Corriere della Sera, 24 aprile 2023
Le paure di Lazza
Anche se non si direbbe, il successo di Lazza dopo il secondo posto a Sanremo con Cenere è cresciuto solo relativamente. «A livello di classifica, ero in testa prima e sono rimasto in testa dopo», osserva il diretto interessato in un momento di pausa in camerino prima del concerto al Forum di Assago. In effetti i risultati clamorosi del suo terzo album solista, Sirio, precedono di parecchio la kermesse: è stato il più venduto del 2022, nonché l’album con più settimane al primo posto nella storia della classifica italiana (esiste dal 1995), ben 20. Anche il tutto esaurito del suo tour nei palazzetti risale a prima del Festival con biglietti evaporati in pochi minuti.
È la prima volta al Forum per Jacopo Lazzarini, anni 28, e gioca in casa, essendo nato e cresciuto nel quartiere di Calvairate. Tra il pubblico, oltre a vecchi e nuovi fan, ci sono gli amici di sempre, i genitori, perfino la nonna: «Lei però avrà i tappi nelle orecchie», dice emozionato. Sul palco anche i colleghi Sfera Ebbasta, Capo Plaza, Fred De Palma, Anna, Giaime. Da una parte c’è l’energia dell’hip hop, veicolata da una band di strumentisti; dall’altra l’anima più tradizionale, omaggio ai suoi studi di pianoforte classico in conservatorio, con un quartetto d’archi e un pianista. Una scelta ambiziosa, che ricorda quelle di artisti americani come Kanye West: «Era una cosa inedita per l’Italia, e volevo un impatto epico», spiega. Il risultato finale è molto convincente, grazie anche alle sue doti di performer.

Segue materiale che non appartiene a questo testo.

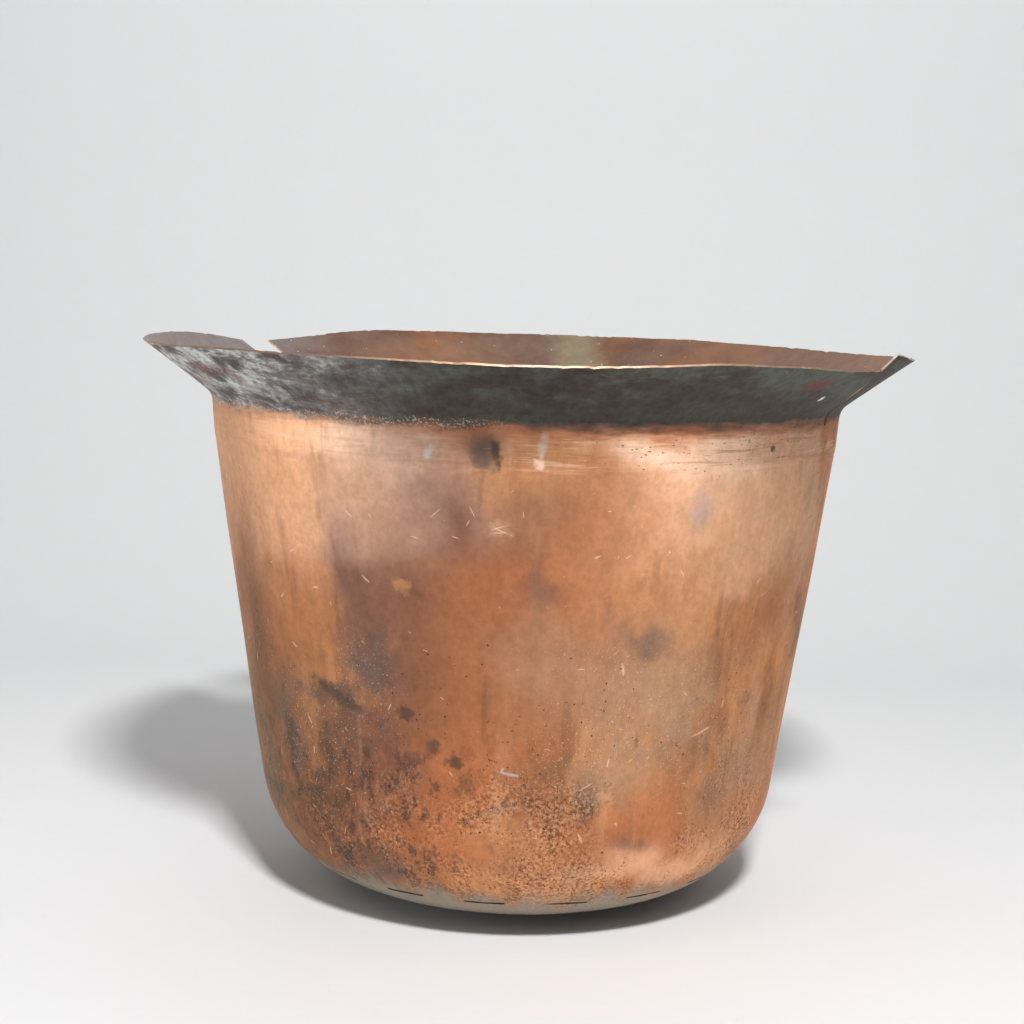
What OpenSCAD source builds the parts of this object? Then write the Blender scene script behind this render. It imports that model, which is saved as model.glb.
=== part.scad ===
// Copper boiler for the laundry: a tapering tub of hand-worked sheet with a turned-out flange.
// Two side sheets and a dished bottom meet in cramped seams: the edges are cut into tabs that
// lap alternately outside and inside the next sheet, hammered flush and brazed.
// Millimetres, +Z up. The origin is the middle of the flat that the tub stands on,
// the front of the tub faces -Y, and azimuths run anticlockwise from +X.

/* [Body] */
// Outside diameter at the neck, where the flange turns out
neck_d = 510; // [440:1:580]
// Height of the neck over the floor
neck_h = 403; // [340:1:460]
// Height of the upright band under the neck
band_h = 32; // [20:1:50]
// Lean of the band from upright, in degrees
band_lean = 5; // [3:0.5:7]
// How far the crease under the band steps in
crease_in = 0.8; // [0.3:0.1:1.5]
// Height of the crease under the band
crease_h = 4; // [2:0.5:8]
// Taper of the wall from upright, in degrees
wall_taper = 7.95; // [6:0.05:10]
// Outside radius of the corner between wall and bottom
corner_r = 97; // [75:1:115]
// Outside radius of the domed bottom
dome_r = 420; // [330:5:600]
// Diameter of the flat in the middle of the bottom
foot_d = 90; // [60:1:120]

/* [Sheets] */
// Thickness of the side sheets
side_t = 1.6; // [1.2:0.1:2.4]
// Thickness of the bottom sheet
dish_t = 2.2; // [1.6:0.1:3]

/* [Flange] */
// Width of the flange, measured up its slope from the neck
flange_w = 69; // [50:1:85]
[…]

Dopo l’exploit di Sanremo, Lazza ha dovuto imparare a dialogare con un nuovo tipo di pubblico: quello di «bambini e signore anziane», che lo hanno scoperto in tv grazie alle forti venature pop di Cenere. «Non posso rivolgermi a loro come mi rivolgo ai miei soliti fan, ma non posso neanche cambiare me stesso, sono un rapper», commenta. «Per me è importante che la gente sappia che non sono solo quello di Cenere». Questi cambiamenti non gli fanno paura, ma qualche timore per il prossimo album c’è: «Per me esiste solo musica bella e musica brutta, ma l’ascoltatore medio si aspetta di vederti replicare i risultati precedenti. Mi spaventa l’idea di dover bissare il successo di Sirio».

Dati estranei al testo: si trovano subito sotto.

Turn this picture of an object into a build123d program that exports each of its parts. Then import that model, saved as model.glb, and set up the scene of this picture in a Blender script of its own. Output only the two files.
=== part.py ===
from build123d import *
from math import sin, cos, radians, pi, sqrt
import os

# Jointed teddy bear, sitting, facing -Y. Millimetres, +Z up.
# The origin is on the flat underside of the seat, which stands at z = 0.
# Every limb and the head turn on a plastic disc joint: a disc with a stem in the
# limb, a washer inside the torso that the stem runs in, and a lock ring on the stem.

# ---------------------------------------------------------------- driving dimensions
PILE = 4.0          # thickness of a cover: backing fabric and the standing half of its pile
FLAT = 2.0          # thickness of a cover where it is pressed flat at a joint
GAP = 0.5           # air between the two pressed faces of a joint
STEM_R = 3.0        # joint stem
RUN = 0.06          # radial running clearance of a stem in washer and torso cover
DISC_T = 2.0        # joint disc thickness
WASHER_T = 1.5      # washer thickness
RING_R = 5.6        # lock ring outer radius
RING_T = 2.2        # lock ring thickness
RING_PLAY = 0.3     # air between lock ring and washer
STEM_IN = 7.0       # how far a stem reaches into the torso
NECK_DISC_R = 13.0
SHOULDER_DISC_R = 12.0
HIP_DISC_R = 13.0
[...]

Dopo il tour si prenderà una pausa e andrà negli Usa, la sua prima volta oltreoceano: «In teoria è una vacanza, in pratica senza musica non so stare, quindi ne approfitterò per lavorare», confessa, aggiungendo che sogna di poter sfondare all’estero. L’Italia gli sta un po’ stretta, soprattutto da quando la sua quotidianità è stata stravolta: «Non riesco a muovermi senza ritrovarmi un telefono in faccia. Ormai se non filmi qualcosa è come se non ti fosse successa. Approvo Bob Dylan che ha vietato i cellulari ai suoi concerti!».

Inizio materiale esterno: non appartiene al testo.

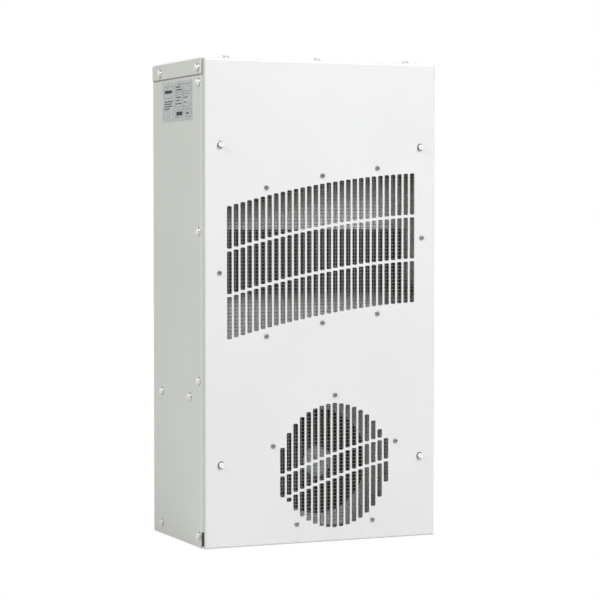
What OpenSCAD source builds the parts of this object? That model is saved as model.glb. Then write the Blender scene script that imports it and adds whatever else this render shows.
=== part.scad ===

Col pubblico preferisce un contatto diretto, anche se a volte la sua spontaneità è mal ripagata: «A Sanremo avevo regalato un paio di scarpe autografate a una bambina che piangeva. Il giorno dopo le ho ritrovate su eBay: i genitori le avevano messe in vendita a 400 euro», ride. Mentre si adatta al nuovo status di idolo nazionalpopolare, continua a calcare i palchi di tutta Italia: quelli dei palazzetti, dell’Arena di Verona e del Primo Maggio. Ma senza un messaggio politico: «Sinceramente? Ho sempre visto in tv quella marea di persone, non vedevo l’ora di suonarci anch’io».